**What the exercise asks**
Pull every line containing "render" out of the material below.

**Material provided**

+===+

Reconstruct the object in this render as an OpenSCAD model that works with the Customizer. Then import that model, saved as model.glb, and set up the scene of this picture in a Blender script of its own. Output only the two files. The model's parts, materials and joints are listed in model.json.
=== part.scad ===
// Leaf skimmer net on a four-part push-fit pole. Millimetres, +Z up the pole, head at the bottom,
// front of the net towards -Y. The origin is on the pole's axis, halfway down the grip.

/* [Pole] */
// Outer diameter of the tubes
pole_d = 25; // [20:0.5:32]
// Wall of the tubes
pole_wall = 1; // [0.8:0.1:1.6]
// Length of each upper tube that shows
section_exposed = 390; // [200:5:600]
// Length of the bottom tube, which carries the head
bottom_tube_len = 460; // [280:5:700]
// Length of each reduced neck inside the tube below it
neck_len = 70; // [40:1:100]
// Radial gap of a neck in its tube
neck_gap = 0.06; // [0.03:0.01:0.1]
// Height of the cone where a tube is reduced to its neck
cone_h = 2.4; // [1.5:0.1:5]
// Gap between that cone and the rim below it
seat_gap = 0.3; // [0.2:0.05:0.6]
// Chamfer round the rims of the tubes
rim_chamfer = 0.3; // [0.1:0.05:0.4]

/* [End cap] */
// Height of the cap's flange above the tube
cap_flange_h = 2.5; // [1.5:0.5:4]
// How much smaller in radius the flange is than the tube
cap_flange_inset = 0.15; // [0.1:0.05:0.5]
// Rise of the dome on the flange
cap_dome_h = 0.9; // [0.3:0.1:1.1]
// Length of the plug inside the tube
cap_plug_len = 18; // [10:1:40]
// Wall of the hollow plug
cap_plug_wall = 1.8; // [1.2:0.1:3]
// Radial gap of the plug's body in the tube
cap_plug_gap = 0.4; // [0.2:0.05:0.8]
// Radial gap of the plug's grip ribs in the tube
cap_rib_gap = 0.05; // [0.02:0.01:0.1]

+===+

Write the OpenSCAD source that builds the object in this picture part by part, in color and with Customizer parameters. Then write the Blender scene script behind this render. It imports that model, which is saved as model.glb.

+===+

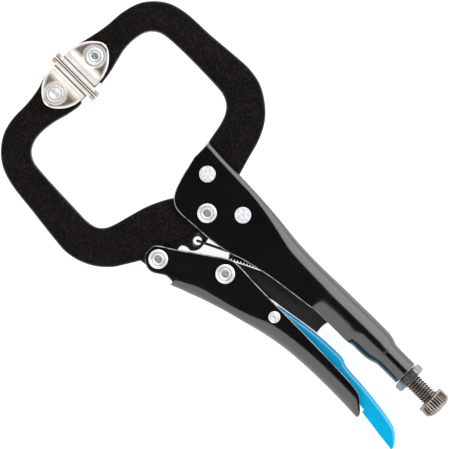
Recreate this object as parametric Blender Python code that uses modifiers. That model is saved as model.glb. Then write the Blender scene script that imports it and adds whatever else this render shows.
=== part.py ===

+===+

**The result**
Reconstruct the object in this render as an OpenSCAD model that works with the Customizer. Then import that model, saved as model.glb, and set up the scene of this picture in a Blender script of its own. Output only the two files. The model's parts, materials and joints are listed in model.json.
Write the OpenSCAD source that builds the object in this picture part by part, in color and with Customizer parameters. Then write the Blender scene script behind this render. It imports that model, which is saved as model.glb.
Recreate this object as parametric Blender Python code that uses modifiers. That model is saved as model.glb. Then write the Blender scene script that imports it and adds whatever else this render shows.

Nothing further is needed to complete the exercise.